# Jag is going to his first show



## Andaka (Jun 29, 2003)

Jag will be at his first show in Philpott, KY July 24-25. he will be with my good friend Fran Foster and we are planning to be there for Sunday.

Anyone else going?


----------



## JakodaCD OA (May 14, 2000)

Good luck !!!


----------



## MaggieRoseLee (Aug 17, 2001)

Have fun and take lots of pictures for us here! 

Good luck too, but have fun!


----------



## Samba (Apr 23, 2001)

Oh, do have a good time and I hope Jag has a good show! I know a couple of dogs entered. I can't go as my "kennel help" is insisting on scuba diving that weekend. They tell me I can't have all the fun. Hmmmm... why not?!!!


----------



## Andaka (Jun 29, 2003)

Yeah, why not?


----------



## Kayos and Havoc (Oct 17, 2002)

Good luck!!!! If I were still living in KY I would be there.


----------



## arycrest (Feb 28, 2006)

Good luck!!!!


----------



## emjworks05 (May 30, 2008)

I didnt see an update, but how did Jag do at the show Daphne??


----------



## Andaka (Jun 29, 2003)

He was the only one in his class, but he stood for exam and baited quite nicely. We are going to show him again at the Memphis KC shows in August so that my Mom can see him.


----------



## MaggieRoseLee (Aug 17, 2001)

Hey, if he was the only one in his class, that means he WON....right?


----------



## Samba (Apr 23, 2001)

He's looking good there.


----------



## Andaka (Jun 29, 2003)

MaggieRoseLee said:


> Hey, if he was the only one in his class, that means he WON....right?


Yes, he won. I was proud of him at his first show. Because of my health issues I haven't socialized him as much as I have other puppies -- but he doesn't seem any worse for it.


----------



## VaBeachFamily (Apr 12, 2005)

Do you still get champion points in a situation like that?

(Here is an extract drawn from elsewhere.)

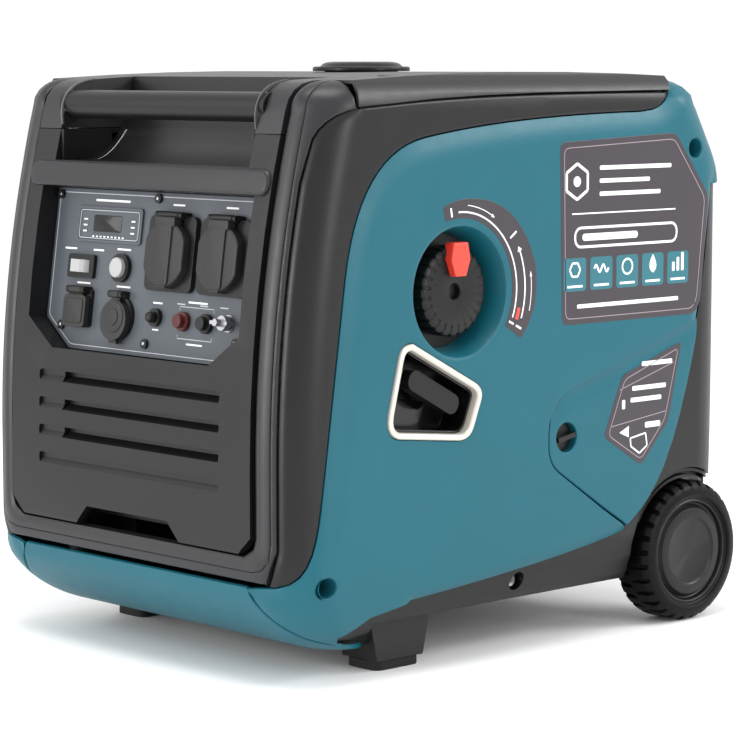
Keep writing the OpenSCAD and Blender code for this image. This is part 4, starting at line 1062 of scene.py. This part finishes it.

Just curious. I was thinking of showing Cullen, at some point, and always wondered about that!


----------



## Andaka (Jun 29, 2003)

No, you don't. You only get points if your dog is chosen the best of his sex, such as Winners Dog or Winners Bitch. But they have to learn how to show sometime!


----------



## VaBeachFamily (Apr 12, 2005)

that's cool... I was just curious. I haven't gotten into it... and hope it's not too late, but I would like to show Cullen in the SV style ring.


----------



## emjworks05 (May 30, 2008)

Oh thats awesome Daphne! He does look good! what a beautiful boy!


----------